## Work instructions:
Using the records that follow, copy every line containing the word "each".

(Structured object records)
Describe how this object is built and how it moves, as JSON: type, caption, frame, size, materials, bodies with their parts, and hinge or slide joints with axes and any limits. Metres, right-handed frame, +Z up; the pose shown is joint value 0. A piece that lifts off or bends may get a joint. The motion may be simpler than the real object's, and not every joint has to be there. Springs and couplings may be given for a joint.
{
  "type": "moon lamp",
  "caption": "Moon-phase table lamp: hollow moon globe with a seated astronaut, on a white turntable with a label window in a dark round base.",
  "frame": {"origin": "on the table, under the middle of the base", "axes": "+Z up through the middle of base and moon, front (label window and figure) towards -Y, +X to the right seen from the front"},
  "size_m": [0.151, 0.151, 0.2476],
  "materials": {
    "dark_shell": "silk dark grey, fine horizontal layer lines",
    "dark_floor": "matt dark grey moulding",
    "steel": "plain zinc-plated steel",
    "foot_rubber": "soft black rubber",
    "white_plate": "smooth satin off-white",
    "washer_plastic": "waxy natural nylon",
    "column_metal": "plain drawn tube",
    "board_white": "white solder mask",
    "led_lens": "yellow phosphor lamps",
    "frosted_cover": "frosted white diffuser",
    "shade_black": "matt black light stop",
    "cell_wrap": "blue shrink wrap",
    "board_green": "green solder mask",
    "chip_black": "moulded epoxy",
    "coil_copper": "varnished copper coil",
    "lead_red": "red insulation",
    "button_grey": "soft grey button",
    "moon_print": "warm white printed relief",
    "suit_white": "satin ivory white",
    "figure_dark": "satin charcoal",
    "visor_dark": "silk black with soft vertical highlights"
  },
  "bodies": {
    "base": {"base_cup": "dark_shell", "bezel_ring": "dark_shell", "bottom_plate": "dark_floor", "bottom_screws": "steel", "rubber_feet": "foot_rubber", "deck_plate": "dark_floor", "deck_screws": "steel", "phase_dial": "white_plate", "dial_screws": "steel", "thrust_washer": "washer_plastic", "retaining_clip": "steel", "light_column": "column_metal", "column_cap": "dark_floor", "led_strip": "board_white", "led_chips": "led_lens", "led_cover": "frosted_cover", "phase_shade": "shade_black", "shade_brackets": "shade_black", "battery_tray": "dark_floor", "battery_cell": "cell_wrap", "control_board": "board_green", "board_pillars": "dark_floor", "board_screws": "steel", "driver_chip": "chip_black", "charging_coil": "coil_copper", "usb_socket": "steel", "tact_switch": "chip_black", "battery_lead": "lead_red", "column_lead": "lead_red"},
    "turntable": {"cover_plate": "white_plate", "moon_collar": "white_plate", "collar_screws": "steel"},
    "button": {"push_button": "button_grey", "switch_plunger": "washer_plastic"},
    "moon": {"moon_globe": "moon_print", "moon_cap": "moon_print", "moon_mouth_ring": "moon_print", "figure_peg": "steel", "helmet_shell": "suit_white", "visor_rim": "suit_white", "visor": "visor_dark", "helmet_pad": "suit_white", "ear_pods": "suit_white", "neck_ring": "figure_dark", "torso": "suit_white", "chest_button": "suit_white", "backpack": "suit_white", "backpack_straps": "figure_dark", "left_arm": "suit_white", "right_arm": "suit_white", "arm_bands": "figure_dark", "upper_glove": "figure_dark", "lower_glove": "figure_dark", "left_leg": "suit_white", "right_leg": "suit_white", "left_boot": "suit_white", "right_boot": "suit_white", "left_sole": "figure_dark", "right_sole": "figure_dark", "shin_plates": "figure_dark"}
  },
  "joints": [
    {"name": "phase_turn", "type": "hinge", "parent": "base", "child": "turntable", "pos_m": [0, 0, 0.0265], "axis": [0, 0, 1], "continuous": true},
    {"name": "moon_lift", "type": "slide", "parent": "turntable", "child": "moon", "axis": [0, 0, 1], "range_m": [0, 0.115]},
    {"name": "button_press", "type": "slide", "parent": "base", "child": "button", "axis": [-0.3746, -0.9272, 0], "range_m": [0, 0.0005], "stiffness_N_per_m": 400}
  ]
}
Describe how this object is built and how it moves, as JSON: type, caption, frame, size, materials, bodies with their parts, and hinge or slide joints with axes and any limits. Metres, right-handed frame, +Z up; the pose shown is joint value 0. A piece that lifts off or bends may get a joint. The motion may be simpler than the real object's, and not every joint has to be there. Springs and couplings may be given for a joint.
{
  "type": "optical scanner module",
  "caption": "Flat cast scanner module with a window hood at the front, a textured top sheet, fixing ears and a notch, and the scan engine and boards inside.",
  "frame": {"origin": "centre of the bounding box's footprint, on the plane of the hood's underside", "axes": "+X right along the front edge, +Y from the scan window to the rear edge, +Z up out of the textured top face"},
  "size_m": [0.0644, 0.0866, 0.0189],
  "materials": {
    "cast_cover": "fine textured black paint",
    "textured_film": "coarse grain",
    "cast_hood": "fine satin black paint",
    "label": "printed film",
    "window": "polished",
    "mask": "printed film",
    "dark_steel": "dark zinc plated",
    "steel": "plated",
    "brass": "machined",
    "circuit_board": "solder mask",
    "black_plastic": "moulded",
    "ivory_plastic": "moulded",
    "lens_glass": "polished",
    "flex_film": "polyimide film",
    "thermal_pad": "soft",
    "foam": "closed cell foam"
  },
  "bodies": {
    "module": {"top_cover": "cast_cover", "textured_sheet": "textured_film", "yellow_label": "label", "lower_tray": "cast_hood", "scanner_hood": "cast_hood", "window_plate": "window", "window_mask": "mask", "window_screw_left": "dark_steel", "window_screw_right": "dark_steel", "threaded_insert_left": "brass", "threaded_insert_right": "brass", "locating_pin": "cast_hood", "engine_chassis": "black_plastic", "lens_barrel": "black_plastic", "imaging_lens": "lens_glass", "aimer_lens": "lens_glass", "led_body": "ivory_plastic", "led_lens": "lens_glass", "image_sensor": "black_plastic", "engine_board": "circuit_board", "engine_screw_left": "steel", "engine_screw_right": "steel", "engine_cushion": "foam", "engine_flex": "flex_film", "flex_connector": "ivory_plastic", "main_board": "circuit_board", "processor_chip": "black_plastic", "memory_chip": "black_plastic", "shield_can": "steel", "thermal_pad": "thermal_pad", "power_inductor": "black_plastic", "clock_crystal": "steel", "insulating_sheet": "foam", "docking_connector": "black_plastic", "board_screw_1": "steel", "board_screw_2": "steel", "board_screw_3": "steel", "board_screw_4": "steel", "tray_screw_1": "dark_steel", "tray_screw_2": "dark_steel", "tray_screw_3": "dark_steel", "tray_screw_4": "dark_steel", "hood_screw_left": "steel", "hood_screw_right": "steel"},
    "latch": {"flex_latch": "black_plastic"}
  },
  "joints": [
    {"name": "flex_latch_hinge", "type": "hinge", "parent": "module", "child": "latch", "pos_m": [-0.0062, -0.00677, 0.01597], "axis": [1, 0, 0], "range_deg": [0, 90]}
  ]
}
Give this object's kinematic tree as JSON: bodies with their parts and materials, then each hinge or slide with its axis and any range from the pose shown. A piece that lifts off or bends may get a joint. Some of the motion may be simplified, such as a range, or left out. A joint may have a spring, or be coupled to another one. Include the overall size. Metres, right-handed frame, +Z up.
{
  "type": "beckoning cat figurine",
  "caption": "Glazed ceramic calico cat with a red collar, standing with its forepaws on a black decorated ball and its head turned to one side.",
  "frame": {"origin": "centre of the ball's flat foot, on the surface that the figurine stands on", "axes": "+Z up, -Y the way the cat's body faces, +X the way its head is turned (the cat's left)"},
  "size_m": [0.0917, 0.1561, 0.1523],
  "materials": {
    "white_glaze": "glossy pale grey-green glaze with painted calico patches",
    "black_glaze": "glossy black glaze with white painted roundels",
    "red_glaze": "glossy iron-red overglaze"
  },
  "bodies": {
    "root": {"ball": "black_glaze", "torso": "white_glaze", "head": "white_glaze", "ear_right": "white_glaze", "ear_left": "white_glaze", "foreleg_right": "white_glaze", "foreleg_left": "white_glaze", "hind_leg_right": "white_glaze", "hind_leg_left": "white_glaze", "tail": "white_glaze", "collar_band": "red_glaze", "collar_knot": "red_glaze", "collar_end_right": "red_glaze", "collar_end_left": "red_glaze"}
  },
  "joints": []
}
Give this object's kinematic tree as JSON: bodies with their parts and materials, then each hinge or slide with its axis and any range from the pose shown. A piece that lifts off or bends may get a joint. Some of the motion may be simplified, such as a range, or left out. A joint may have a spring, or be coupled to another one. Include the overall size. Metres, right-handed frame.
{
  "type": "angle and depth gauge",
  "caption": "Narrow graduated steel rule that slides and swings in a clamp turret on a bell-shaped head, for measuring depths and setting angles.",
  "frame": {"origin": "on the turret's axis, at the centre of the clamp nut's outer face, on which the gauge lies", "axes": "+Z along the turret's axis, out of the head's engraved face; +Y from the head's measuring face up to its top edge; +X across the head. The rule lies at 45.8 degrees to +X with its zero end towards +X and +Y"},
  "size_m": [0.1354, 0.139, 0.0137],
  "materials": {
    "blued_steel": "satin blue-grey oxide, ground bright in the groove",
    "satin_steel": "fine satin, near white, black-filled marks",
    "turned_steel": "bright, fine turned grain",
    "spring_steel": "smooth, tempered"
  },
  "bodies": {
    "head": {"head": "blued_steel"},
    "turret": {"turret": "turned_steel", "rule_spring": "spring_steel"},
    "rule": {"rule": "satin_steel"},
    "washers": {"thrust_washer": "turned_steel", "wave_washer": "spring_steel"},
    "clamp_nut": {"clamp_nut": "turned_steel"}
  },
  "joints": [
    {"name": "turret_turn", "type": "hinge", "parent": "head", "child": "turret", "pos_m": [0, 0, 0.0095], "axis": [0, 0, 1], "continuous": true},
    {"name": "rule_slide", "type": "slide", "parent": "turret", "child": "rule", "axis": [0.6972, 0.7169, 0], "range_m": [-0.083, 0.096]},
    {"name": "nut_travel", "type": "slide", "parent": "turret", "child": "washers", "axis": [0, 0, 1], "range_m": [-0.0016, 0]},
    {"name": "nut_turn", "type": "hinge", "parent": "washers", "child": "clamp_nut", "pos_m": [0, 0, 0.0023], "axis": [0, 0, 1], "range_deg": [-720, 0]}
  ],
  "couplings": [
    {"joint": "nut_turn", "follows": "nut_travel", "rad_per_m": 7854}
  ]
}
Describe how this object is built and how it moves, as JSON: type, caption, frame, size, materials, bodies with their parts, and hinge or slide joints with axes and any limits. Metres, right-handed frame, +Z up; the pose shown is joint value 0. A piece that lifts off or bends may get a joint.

## Answer to this exercise:
Give this object's kinematic tree as JSON: bodies with their parts and materials, then each hinge or slide with its axis and any range from the pose shown. A piece that lifts off or bends may get a joint. Some of the motion may be simplified, such as a range, or left out. A joint may have a spring, or be coupled to another one. Include the overall size. Metres, right-handed frame, +Z up.
Give this object's kinematic tree as JSON: bodies with their parts and materials, then each hinge or slide with its axis and any range from the pose shown. A piece that lifts off or bends may get a joint. Some of the motion may be simplified, such as a range, or left out. A joint may have a spring, or be coupled to another one. Include the overall size. Metres, right-handed frame.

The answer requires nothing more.